INSTRUCTIONS TO FOLLOW:
Return the number of lines that contain the word "materials", and return nothing else.
──────── SUPPLIED MATERIAL ────────
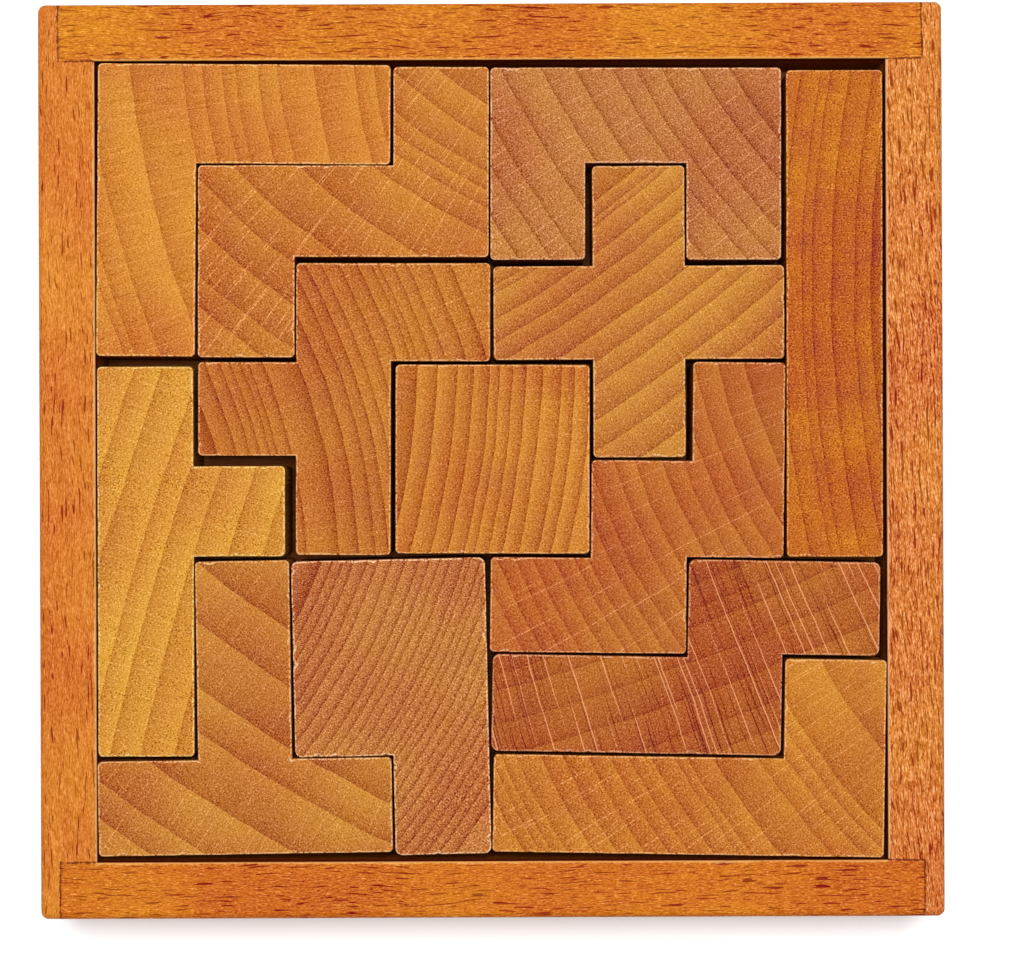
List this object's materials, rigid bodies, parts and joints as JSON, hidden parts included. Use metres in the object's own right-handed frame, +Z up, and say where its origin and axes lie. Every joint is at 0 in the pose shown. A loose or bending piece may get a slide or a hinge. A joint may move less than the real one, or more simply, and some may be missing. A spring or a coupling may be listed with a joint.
{
  "type": "pentomino packing puzzle",
  "caption": "Square wooden tray filled with flat, closely fitting wooden blocks, each one cell thick, that lift out and pack back in a grid.",
  "frame": {"origin": "centre of the tray's underside, on the surface that the tray stands on", "axes": "+Z up out of the tray; +X to the right along the front rail; +Y from the front rail to the rear rail"},
  "size_m": [0.1388, 0.1404, 0.0205],
  "materials": {
    "left_rail_beech": "oiled beech, satin, grain along the rail",
    "right_rail_beech": "oiled beech, satin, grain along the rail",
    "rear_rail_beech": "oiled beech, satin, grain along the rail",
    "front_rail_beech": "oiled beech, satin, grain along the rail",
    "base_panel_plywood": "birch plywood, unfinished, matt",
    "v_block_wood": "oiled beech end grain on top, satin, golden ochre",
    "z_block_wood": "oiled beech end grain on top, satin, golden brown",
    "u_block_wood": "oiled beech end grain on top, satin, dull pinkish brown",
    "i_block_wood": "oiled beech end grain on top, satin, orange red-brown",
    "x_block_wood": "oiled beech end grain on top, satin, golden brown",
    "f_block_wood": "oiled beech end grain on top, satin, orange brown",
    "w_block_wood": "oiled beech end grain on top, satin, mottled orange brown",
    "square_block_wood": "oiled beech end grain on top, satin, golden brown",
    "y_block_wood": "oiled beech end grain on top, satin, yellow gold",
    "t_block_wood": "oiled beech end grain on top, satin, golden brown with wide bands",
    "p_block_wood": "oiled beech end grain on top, satin, pinkish brown",
    "n_block_wood": "oiled beech end grain on top, satin, reddish brown",
    "l_block_wood": "oiled beech end grain on top, satin, orange gold"
  },
  "bodies": {
    "tray": {"left_rail": "left_rail_beech", "right_rail": "right_rail_beech", "rear_rail": "rear_rail_beech", "front_rail": "front_rail_beech", "base_panel": "base_panel_plywood"},
    "v_block": {"v_block": "v_block_wood"},
    "z_block": {"z_block": "z_block_wood"},
    "u_block": {"u_block": "u_block_wood"},
    "i_block": {"i_block": "i_block_wood"},
    "x_block": {"x_block": "x_block_wood"},
    "f_block": {"f_block": "f_block_wood"},
    "w_block": {"w_block": "w_block_wood"},
    "square_block": {"square_block": "square_block_wood"},
    "y_block": {"y_block": "y_block_wood"},
    "t_block": {"t_block": "t_block_wood"},
    "p_block": {"p_block": "p_block_wood"},
    "n_block": {"n_block": "n_block_wood"},
    "l_block": {"l_block": "l_block_wood"}
  },
  "joints": [
    {"name": "lift_v_block", "type": "slide", "parent": "tray", "child": "v_block", "axis": [0, 0, 1], "range_m": [0, 0.024]},
    {"name": "lift_z_block", "type": "slide", "parent": "tray", "child": "z_block", "axis": [0, 0, 1], "range_m": [0, 0.024]},
    {"name": "lift_u_block", "type": "slide", "parent": "tray", "child": "u_block", "axis": [0, 0, 1], "range_m": [0, 0.024]},
    {"name": "lift_i_block", "type": "slide", "parent": "tray", "child": "i_block", "axis": [0, 0, 1], "range_m": [0, 0.024]},
    {"name": "lift_x_block", "type": "slide", "parent": "tray", "child": "x_block", "axis": [0, 0, 1], "range_m": [0, 0.024]},
    {"name": "lift_f_block", "type": "slide", "parent": "tray", "child": "f_block", "axis": [0, 0, 1], "range_m": [0, 0.024]},
    {"name": "lift_w_block", "type": "slide", "parent": "tray", "child": "w_block", "axis": [0, 0, 1], "range_m": [0, 0.024]},
    {"name": "lift_square_block", "type": "slide", "parent": "tray", "child": "square_block", "axis": [0, 0, 1], "range_m": [0, 0.024]},
    {"name": "lift_y_block", "type": "slide", "parent": "tray", "child": "y_block", "axis": [0, 0, 1], "range_m": [0, 0.024]},
    {"name": "lift_t_block", "type": "slide", "parent": "tray", "child": "t_block", "axis": [0, 0, 1], "range_m": [0, 0.024]},
    {"name": "lift_p_block", "type": "slide", "parent": "tray", "child": "p_block", "axis": [0, 0, 1], "range_m": [0, 0.024]},
    {"name": "lift_n_block", "type": "slide", "parent": "tray", "child": "n_block", "axis": [0, 0, 1], "range_m": [0, 0.024]},
    {"name": "lift_l_block", "type": "slide", "parent": "tray", "child": "l_block", "axis": [0, 0, 1], "range_m": [0, 0.024]}
  ]
}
────────
EXERCISE OUTPUT:
2